Using long blocks with no speaking output
Listening alone will not build speaking control quickly. Add repetition, shadowing, read-aloud practice, and occasional recording of your own voice. The value of TTS increases when it leads to active production.
When to revisit
Your TTS setup should change as your level, goals, and tools change. Revisit your approach when any of the following happens:
- Your level improves: material that once challenged you may become too easy, especially if you have moved from basic sentence work to longer listening.
- Your goal changes: pronunciation drilling, business presentations, travel conversation, and multilingual content review all need different text types.
- New tools appear: when TTS quality, voice controls, or language coverage noticeably improve, test whether your current routine still makes sense.
- You add new languages: a tool that works well in one language may be weaker in another.
- You start publishing translated content: listening review becomes more valuable once your text has business consequences.
A simple quarterly check is enough for most learners and teams. Ask yourself:
- Am I using TTS mostly for words, sentences, or full texts?
- Is it improving pronunciation, or just making review feel easier?
- Do I pair it with real human listening often enough?
- Does my current tool handle my target language naturally enough for my purpose?
- What one upgrade would make this routine more useful next month?
If you want an action-oriented routine, start here this week:
- Pick one short text at your level.
- Listen once with no speaking.
- Repeat sentence by sentence.
- Shadow one paragraph.
- Record yourself reading it once.
- Listen to a real human source on the same topic afterward.

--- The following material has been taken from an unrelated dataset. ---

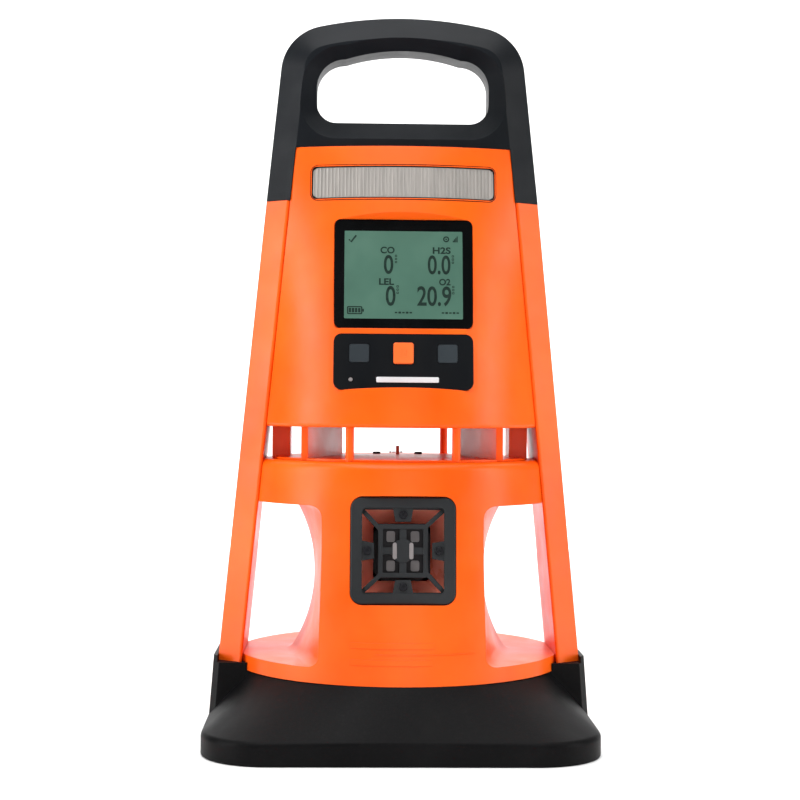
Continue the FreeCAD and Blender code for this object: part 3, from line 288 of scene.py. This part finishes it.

That small loop is enough to show whether TTS is helping your ear, your pronunciation, or both. Over time, the best use of AI voice for language learners is not passive playback. It is deliberate repetition, comparison, and gradual movement toward real speech. Used in that role, text-to-speech remains one of the most practical language learning tools available: flexible, low-friction, and easy to revisit whenever your level or workflow changes.